A person of interest was in custody Sunday after a shooting during final exams at Brown University that killed two students and wounded nine others, though key questions remained unanswered more than 12 hours after the attack.
The attack on Saturday afternoon set off hours of chaos across the Ivy League campus and surrounding Providence neighborhoods as hundreds of officers searched for the shooter and urged students and staff to shelter in place. The lockdown, which stretched into the night, was lifted early Sunday, but authorities had not yet released information about a potential motive.
Col. Oscar Perez, the Providence police chief, said that the person in custody was in their 30s and that investigators were not searching for anyone else but that no one has been charged yet. He declined to say whether the detained person had any connection to Brown.
The person was taken into custody at a Hampton Inn hotel in Coventry, Rhode Island, about 20 miles (32 kilometers) from Providence, where police officers and FBI agents remained Sunday, blocking off a hallway with crime scene tape as they searched the area.
The shooting occurred during one of the busiest moments of the academic calendar, as final exams were underway. Brown canceled all remaining classes, exams, papers and projects for the semester and told students they were free to leave campus, underscoring the scale of the disruption and the gravity of the attack.
The gunman opened fire inside a classroom in the university’s engineering building, firing more than 40 rounds from a 9 mm handgun, a law enforcement official told The Associated Press. As of Sunday morning, authorities had not recovered a firearm but did find two loaded 30-round magazines, the official said. The official was not authorized to discuss the investigation publicly and spoke to AP on the condition of anonymity.
“Everybody’s reeling, and we have a lot of recovery ahead of us,” Brown University President Christina Paxson said at a news conference.
“Our community’s strong and we’ll get through it, but it’s devastating.”
As of Sunday morning, one student had been released from the hospital, said Paxson. Seven others were in critical but stable condition and one was in critical condition.

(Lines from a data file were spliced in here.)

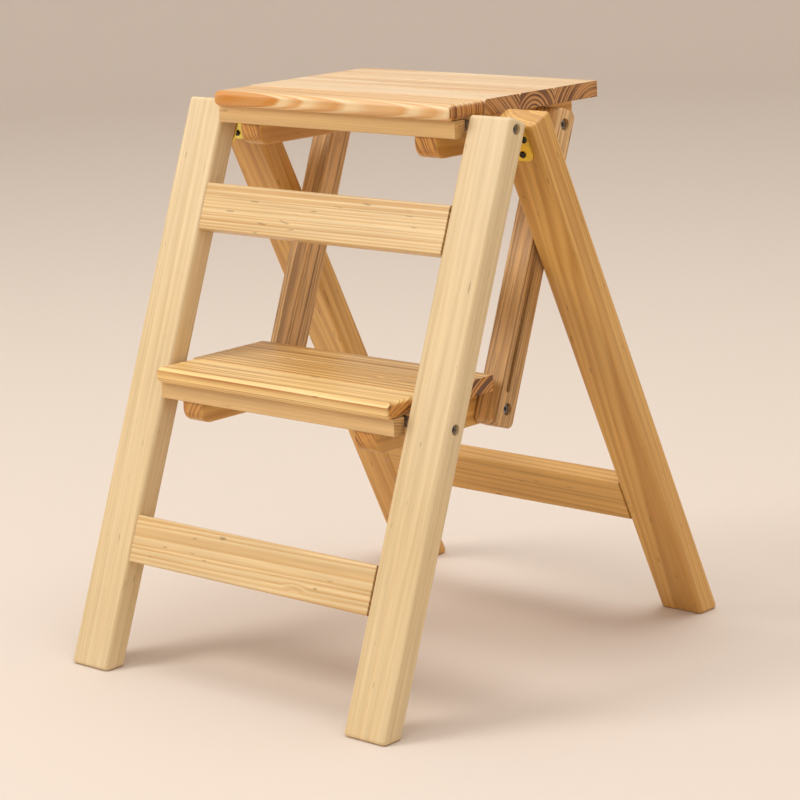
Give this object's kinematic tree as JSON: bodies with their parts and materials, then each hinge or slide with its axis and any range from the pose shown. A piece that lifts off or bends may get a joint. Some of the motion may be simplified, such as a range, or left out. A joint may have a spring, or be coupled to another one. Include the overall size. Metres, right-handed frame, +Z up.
{
  "type": "step ladder",
  "caption": "Folding wooden two-step ladder: front and rear frames hinged at the top, pivoting steps with side battens, carried at the back by a pair of parallel links.",
  "frame": {"origin": "on the floor, at the middle of the open ladder's footprint", "axes": "+X to the right across the ladder as one stands in front of it, +Y to its back (the rear frame), +Z up"},
  "size_m": [0.378, 0.4658, 0.5],
  "materials": {
    "front_leg_pine": "clear satin lacquer on pale pine",
    "rear_frame_pine": "clear satin lacquer on amber pine",
    "rail_pine": "clear satin lacquer on strongly grained pine",
    "step_pine": "clear satin lacquer on strongly grained pine",
    "crossbar_wood": "clear satin lacquer on plain fine-grained wood",
    "batten_pine": "clear satin lacquer on amber pine",
    "link_walnut": "oiled dark coarse-grained wood",
    "steel": "zinc-plated grey steel",
    "yellow_zinc": "yellow-passivated zinc plate",
    "black_screw": "black oxide"
  },
  "bodies": {
    "front_frame": {"front_leg_left": "front_leg_pine", "front_leg_right": "front_leg_pine", "front_upper_rail": "rail_pine", "front_lower_rail": "rail_pine", "top_leg_bolts": "steel", "top_leg_sleeves": "steel", "top_leg_nuts": "steel", "lower_leg_bolts": "steel", "lower_leg_sleeves": "steel", "lower_leg_nuts": "steel", "hinge_front_leaves": "yellow_zinc", "hinge_front_screws": "black_screw", "hinge_pins": "steel"},
    "top_step": {"top_stave_1": "step_pine", "top_stave_2": "step_pine", "top_stave_3": "step_pine", "top_stave_4": "step_pine", "top_crossbar": "crossbar_wood", "top_batten_left": "batten_pine", "top_batten_right": "batten_pine", "top_batten_screws": "steel", "top_link_bolts": "steel", "top_link_nuts": "steel", "top_link_washers": "steel"},
    "lower_step": {"lower_stave_1": "step_pine", "lower_stave_2": "step_pine", "lower_stave_3": "step_pine", "lower_crossbar": "crossbar_wood", "lower_batten_left": "batten_pine", "lower_batten_right": "batten_pine", "lower_batten_screws": "steel", "lower_link_bolts": "steel", "lower_link_nuts": "steel", "lower_link_washers": "steel"},
    "link_left": {"link_left": "link_walnut"},
    "link_right": {"link_right": "link_walnut"},
    "rear_frame": {"rear_leg_left": "rear_frame_pine", "rear_leg_right": "rear_frame_pine", "rear_rail": "rear_frame_pine", "rear_rail_brads": "steel", "guide_pins": "steel", "hinge_rear_leaves": "yellow_zinc", "hinge_rear_screws": "black_screw"}
  },
  "joints": [
    {"name": "top_step_pivot", "type": "hinge", "parent": "front_frame", "child": "top_step", "pos_m": [0, -0.04291, 0.48], "axis": [1, 0, 0], "range_deg": [0, 56.62]},
    {"name": "lower_step_pivot", "type": "hinge", "parent": "front_frame", "child": "lower_step", "pos_m": [0, -0.13208, 0.244], "axis": [1, 0, 0], "range_deg": [0, 56.62]},
    {"name": "link_left_pivot", "type": "hinge", "parent": "top_step", "child": "link_left", "pos_m": [-0.12875, 0.08159, 0.46716], "axis": [1, 0, 0], "range_deg": [-56.62, 0]},
    {"name": "link_right_pivot", "type": "hinge", "parent": "top_step", "child": "link_right", "pos_m": [0.12875, 0.08159, 0.46716], "axis": [1, 0, 0], "range_deg": [-56.62, 0]},
    {"name": "frame_hinge", "type": "hinge", "parent": "front_frame", "child": "rear_frame", "pos_m": [0, -0.02527, 0.47631], "axis": [1, 0, 0], "range_deg": [-46.1, 0]}
  ],
  "couplings": [
    {"joint": "lower_step_pivot", "follows": "top_step_pivot", "ratio": 1},
    {"joint": "link_left_pivot", "follows": "top_step_pivot", "ratio": -1},
    {"joint": "link_right_pivot", "follows": "top_step_pivot", "ratio": -1},
    {"joint": "frame_hinge", "follows": "top_step_pivot", "ratio": -0.81419}
  ]
}
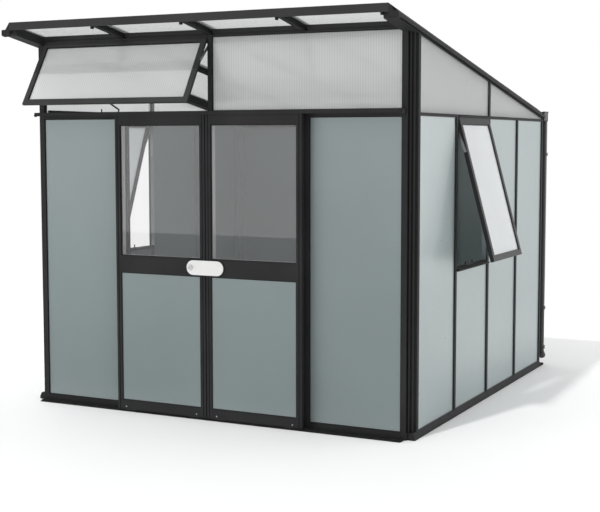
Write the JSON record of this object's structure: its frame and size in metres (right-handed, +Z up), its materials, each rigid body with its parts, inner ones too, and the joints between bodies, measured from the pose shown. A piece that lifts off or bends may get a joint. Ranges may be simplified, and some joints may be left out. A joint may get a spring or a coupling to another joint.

Some business remain closed in shocked city Many area businesses announced Sunday that they would remain closed. A scheduled 5K run was postponed until next weekend. Providence leaders said residents would notice a heavier police presence.
“We all, intellectually, knew it could happen anywhere, including here, but that’s not the same as it happening in our community, and so this is an incredibly upsetting and emotional time for Providence, for Brown, for all of us," Mayor Brett Smiley said at the news conference. “It's not something that we should have to train for, but we have.”
Investigators were not immediately sure how the shooter got inside the first-floor classroom at the Barus & Holley building, a seven-story complex that houses the School of Engineering and physics department. The building includes more than 100 laboratories, dozens of classrooms and offices, according to the university’s website.
Engineering design exams were underway. Outer doors of the building were unlocked but rooms being used for final exams required badge access, Smiley said.
Brown, the seventh-oldest higher education institution in the U.S., is one of the nation’s most prestigious colleges with roughly 7,300 undergraduates and more than 3,000 graduate students.